> _Stored data entries_:

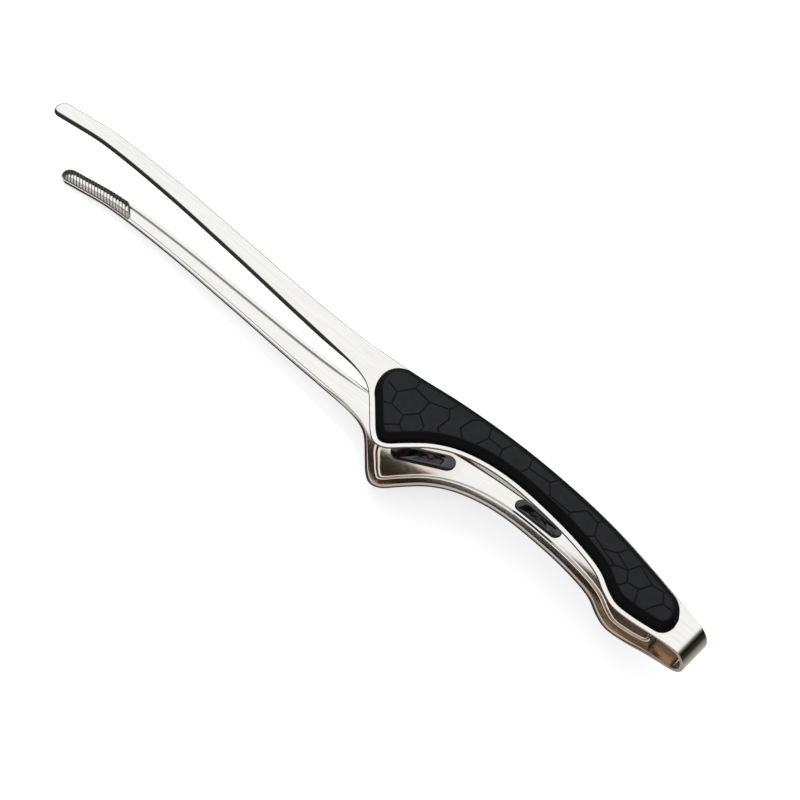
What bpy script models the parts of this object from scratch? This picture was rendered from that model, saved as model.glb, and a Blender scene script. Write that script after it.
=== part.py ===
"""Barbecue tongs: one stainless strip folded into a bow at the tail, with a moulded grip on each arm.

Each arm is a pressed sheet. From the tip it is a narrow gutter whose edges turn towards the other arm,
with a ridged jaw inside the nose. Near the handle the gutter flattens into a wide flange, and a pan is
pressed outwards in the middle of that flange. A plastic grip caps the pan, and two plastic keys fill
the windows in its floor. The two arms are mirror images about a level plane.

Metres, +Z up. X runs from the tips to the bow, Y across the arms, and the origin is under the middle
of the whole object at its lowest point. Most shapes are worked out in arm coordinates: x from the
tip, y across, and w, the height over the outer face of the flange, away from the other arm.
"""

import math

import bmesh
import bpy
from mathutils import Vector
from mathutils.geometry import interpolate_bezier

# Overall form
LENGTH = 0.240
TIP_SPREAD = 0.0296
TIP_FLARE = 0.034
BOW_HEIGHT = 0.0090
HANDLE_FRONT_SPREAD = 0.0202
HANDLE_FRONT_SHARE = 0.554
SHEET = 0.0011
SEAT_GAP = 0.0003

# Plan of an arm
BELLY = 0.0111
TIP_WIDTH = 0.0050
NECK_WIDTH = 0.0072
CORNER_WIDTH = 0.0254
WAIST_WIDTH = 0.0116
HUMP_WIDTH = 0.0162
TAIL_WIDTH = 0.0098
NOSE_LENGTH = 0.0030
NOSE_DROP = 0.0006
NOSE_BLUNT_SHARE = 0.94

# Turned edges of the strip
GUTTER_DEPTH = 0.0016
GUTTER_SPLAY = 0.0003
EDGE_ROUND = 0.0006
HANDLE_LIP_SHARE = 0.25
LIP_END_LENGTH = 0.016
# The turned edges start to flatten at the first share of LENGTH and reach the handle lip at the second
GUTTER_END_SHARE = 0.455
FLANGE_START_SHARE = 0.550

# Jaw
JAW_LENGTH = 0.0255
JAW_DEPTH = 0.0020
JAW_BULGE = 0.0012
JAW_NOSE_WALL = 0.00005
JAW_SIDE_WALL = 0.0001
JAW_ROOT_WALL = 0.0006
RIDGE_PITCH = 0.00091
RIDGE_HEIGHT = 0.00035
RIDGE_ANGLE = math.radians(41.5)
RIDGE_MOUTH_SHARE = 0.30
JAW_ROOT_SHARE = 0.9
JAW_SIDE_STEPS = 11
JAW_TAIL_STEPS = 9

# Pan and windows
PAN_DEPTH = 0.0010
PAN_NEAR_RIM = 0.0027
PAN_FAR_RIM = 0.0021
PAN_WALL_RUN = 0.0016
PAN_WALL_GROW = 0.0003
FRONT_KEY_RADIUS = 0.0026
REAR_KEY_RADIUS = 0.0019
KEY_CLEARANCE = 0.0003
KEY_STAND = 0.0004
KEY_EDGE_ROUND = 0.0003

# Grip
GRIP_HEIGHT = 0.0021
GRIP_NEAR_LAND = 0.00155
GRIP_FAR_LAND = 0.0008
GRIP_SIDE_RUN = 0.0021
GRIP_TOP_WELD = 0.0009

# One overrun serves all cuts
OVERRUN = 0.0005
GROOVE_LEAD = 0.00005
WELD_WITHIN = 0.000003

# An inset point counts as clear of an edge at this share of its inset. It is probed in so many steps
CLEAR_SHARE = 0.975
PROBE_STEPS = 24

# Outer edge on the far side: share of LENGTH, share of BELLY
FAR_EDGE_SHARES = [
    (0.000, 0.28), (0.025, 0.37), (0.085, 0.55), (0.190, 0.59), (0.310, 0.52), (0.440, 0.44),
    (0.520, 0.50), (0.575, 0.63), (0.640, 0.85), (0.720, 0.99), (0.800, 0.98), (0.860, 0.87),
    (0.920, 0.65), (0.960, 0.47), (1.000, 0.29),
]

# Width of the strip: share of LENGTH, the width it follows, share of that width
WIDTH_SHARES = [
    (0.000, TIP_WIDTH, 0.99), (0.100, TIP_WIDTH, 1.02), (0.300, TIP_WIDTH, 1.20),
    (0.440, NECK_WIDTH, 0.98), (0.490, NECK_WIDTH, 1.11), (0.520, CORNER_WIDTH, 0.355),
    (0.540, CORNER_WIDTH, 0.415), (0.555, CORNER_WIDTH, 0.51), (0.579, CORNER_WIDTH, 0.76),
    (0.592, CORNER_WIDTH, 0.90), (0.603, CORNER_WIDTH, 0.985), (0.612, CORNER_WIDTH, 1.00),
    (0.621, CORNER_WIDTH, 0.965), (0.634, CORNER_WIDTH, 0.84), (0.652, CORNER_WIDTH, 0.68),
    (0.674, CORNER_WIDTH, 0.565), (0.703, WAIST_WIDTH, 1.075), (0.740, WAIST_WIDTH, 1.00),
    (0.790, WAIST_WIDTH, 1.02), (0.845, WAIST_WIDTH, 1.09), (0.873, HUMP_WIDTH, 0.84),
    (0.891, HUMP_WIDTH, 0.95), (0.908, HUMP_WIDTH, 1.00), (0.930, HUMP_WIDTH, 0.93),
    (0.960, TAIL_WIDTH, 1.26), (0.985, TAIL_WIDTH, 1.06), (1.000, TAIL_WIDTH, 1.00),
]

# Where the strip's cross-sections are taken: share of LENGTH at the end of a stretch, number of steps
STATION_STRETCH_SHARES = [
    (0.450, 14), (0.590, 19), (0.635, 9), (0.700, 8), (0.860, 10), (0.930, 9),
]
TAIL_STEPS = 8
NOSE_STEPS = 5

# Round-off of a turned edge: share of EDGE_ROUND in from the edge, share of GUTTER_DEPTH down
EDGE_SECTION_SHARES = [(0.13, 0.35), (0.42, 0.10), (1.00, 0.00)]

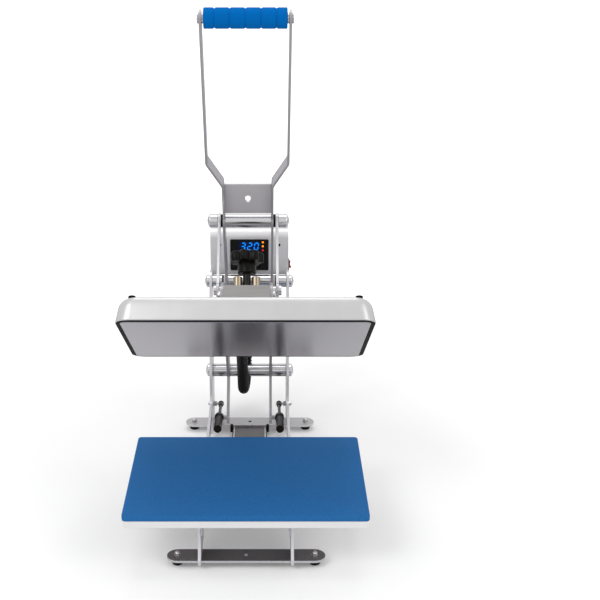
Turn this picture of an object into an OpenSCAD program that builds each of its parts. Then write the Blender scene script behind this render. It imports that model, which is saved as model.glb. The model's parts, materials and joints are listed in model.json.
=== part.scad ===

> _What is asked_: Only the lines from the one containing "Turn this picture" through the end of the entries above belong in the answer; repeat them exactly.

> _Full output_:
Turn this picture of an object into an OpenSCAD program that builds each of its parts. Then write the Blender scene script behind this render. It imports that model, which is saved as model.glb. The model's parts, materials and joints are listed in model.json.
=== part.scad ===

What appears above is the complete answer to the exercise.